Georges Bernanos was born on February 20, 1888, in Paris, into a conservative Catholic family from the Artois region. He grew up in a France still haunted by the Franco-Prussian defeat and fractured by the Dreyfus Affair, where questions of nation, Church, and justice were fought as matters of identity. That atmosphere - piety braided with politics, patriotism with spiritual anxiety - formed the emotional weather of his childhood.

As a young man he was drawn to the combative Catholic right, briefly aligning himself with the monarchist Action Francaise milieu before breaking with its instrumental view of faith. The tension between loyalty and conscience, obedience and inner truth, never left him. It became the biographical engine of his fiction: solitary souls trying to remain free in a world that offers belonging at the price of spiritual surrender.

Education and Formative Influences

Bernanos studied in Paris and absorbed the tradition of French Catholic letters, but his deepest education was lived rather than academic: he read Leon Bloy and other fierce moralists, and he learned the rhetoric of polemic while sensing its dangers. When World War I erupted, he enlisted and served with bravery, was wounded, and returned marked by the closeness of death and the collapse of easy idealisms - an experience that later gave his novels their intimate knowledge of fear, grace, and the fragility of courage.

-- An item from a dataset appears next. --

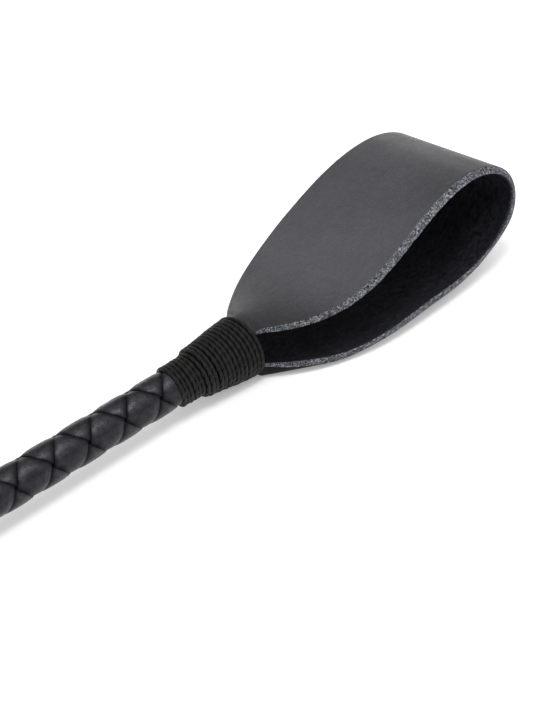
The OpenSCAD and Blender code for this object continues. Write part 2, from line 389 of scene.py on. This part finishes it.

Career, Major Works, and Turning Points

After the war he turned decisively to writing, publishing his breakthrough novel Sous le soleil de Satan (1926), followed by L'Imposture (1927), La Joie (1929), and his most widely read work, Journal d'un cure de campagne (1936), which distilled his vision of sanctity as obscure labor rather than public triumph. A major turning point came with the Spanish Civil War: initially sympathetic to Francoist promises of order, he recoiled from the terror and clerical complicity he witnessed and denounced it in Les Grands Cimetieres sous la lune (1938). During World War II he left for Brazil, living in exile and broadcasting fierce essays against the Vichy regime and the moral collapse of Europe; he returned to France after the Liberation, weary, uncompromising, and still writing until his death on July 5, 1948, at Neuilly-sur-Seine.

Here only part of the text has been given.